BOLD Cities design session sparks three new interdisciplinary research projects

On Thursday 16 May, a select group of Leiden-Delft-Erasmus researchers was invited to a day-long research design session, meant to jointly develop research projects related to the Centre for BOLD Cities’ research themes: for, by and with citizens and civil servants. The Centre, striving to allocate a part of its funding to relevant cooperative research, organised this design session, during which researchers from various disciplines in the LDE universities aligned their initial proposals and jointly set up three research projects.

The three research projects will be carried out by three interdisciplinary groups, which have each formulated a research plan for the upcoming three years. Each of the projects is connected to one of the Centre’s main research themes.

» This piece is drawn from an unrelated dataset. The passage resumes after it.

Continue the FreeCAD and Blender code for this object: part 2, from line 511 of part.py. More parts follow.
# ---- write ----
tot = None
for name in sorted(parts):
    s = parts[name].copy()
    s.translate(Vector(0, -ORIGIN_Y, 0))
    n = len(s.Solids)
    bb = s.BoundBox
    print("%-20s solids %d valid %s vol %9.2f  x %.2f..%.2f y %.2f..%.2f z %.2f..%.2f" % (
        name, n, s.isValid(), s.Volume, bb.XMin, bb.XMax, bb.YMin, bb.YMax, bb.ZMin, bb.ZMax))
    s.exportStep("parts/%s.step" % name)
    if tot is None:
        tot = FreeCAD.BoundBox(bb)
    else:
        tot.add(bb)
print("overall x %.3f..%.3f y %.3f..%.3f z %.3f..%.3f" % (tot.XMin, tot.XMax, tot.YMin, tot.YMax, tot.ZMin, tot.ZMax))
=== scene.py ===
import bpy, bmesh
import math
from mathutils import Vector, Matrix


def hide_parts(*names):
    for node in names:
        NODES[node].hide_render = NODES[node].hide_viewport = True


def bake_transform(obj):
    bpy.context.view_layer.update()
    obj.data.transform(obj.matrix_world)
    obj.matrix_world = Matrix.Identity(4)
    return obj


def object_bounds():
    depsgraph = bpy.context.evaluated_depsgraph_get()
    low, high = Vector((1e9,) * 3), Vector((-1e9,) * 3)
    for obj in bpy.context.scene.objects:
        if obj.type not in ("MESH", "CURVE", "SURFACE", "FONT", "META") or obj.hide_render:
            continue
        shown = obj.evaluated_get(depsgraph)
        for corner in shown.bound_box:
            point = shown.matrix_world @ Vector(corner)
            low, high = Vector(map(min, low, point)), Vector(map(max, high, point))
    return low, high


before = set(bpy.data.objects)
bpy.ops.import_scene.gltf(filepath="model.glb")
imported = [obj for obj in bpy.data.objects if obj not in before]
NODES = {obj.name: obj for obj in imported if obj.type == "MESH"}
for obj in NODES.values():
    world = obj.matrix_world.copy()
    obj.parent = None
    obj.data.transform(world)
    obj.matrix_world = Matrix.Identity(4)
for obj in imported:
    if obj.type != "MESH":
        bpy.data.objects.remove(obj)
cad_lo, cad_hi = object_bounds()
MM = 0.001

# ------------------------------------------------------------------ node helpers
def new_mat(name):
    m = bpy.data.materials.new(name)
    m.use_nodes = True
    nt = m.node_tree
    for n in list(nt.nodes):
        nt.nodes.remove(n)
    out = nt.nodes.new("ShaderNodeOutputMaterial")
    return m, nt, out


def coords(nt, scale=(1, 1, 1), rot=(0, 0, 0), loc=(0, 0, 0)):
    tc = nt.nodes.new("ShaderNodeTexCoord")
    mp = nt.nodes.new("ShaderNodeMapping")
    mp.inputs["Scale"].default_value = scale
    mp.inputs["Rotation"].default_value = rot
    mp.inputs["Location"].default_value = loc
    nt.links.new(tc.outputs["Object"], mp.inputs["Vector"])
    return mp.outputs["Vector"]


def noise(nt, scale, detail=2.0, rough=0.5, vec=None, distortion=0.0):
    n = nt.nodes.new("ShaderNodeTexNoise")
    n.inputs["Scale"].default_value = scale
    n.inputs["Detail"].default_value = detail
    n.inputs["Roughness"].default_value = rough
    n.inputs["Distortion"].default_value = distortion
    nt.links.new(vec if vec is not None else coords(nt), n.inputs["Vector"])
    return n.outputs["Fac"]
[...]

Today we are getting ready for our Research Design Session together with a group of briljant researchers from many different domains and faculties. #shared #boldcities #bigdata #LDE #researchdesign #SmartCities

— Leiden-Delft-Erasmus Centre for BOLD Cities (@BOLDCities) 16 May 2019

For citizens and civil servants

This research line focuses on the use of data and digital technologies to aid vulnerable urban groups such as the working poor, NEETs (young citizens that are not in education, employment or training) and persons with a disability. The developed BOLD Cities research project for this theme will integrate vertical and horizontal data collection to identify patterns that can improve the urban environment for vulnerable youth at different levels such as the physical environment, school environment and municipal support. The question is how and if patterns in the urban and online environment can be identified, and if these patterns can be used to identify undiagnosed/unidentified youths.

By citizens and civil servants

We can say that the urban digitalisation and datafication processes is developed in multi-stakeholder processes in which municipalities, companies, knowledge institutions and citizens cooperate. The second research theme, by citizens and civil servants, revolves around the enhancements of these new forms of urban participation and governance. In the new BOLD Cities project, the research team will explore possibilities on how data can be collected from different stakeholders before and during an emergency to help improve emergency relief. This is important since the access to and the (re)use of data is critical to a proper emergency response, and may help a municipality in effectively planning for, responding to, and rebuilding after an urban disaster. Through this project, the research team hopes to define tools and protocols that facilitate the sharing of data among citizens and governmental agencies.

With citizens and civil servants

The research with citizens and civil servants aims on the development of urban data literacy and democratic legitimisation. The research team for this theme will explore how different groups are using digital technologies to navigate and represent the city. The proposed BOLD Cities project focuses on research in two urban neighborhoods with divergent “symbolic trajectories”, i.e. the different cycles of economic and cultural (de-)valuation and (de-)appreciation attributed to urban neighborhoods (e.g. shrinking areas vs. gentrified parts). This is used to understand how such developments are shaped by, and seen in relation to digital practices and platforms. The central question of this research project is “How do local residents, civil servants and visitors understand and use digital technologies in relation to the symbolic trajectories of urban neighborhoods?”

The intention is to have a kick-off meeting with the three research team before the summer holidays, so they can start their research in September 2019. From each team, several publications and presentations on the project’s deliverables are anticipated. In addition, each team will be supported by the Centre for BOLD Cities team in developing a successful impact strategy. We will use this website - particularly the BOLD Blog - for regular updates on the projects' progress.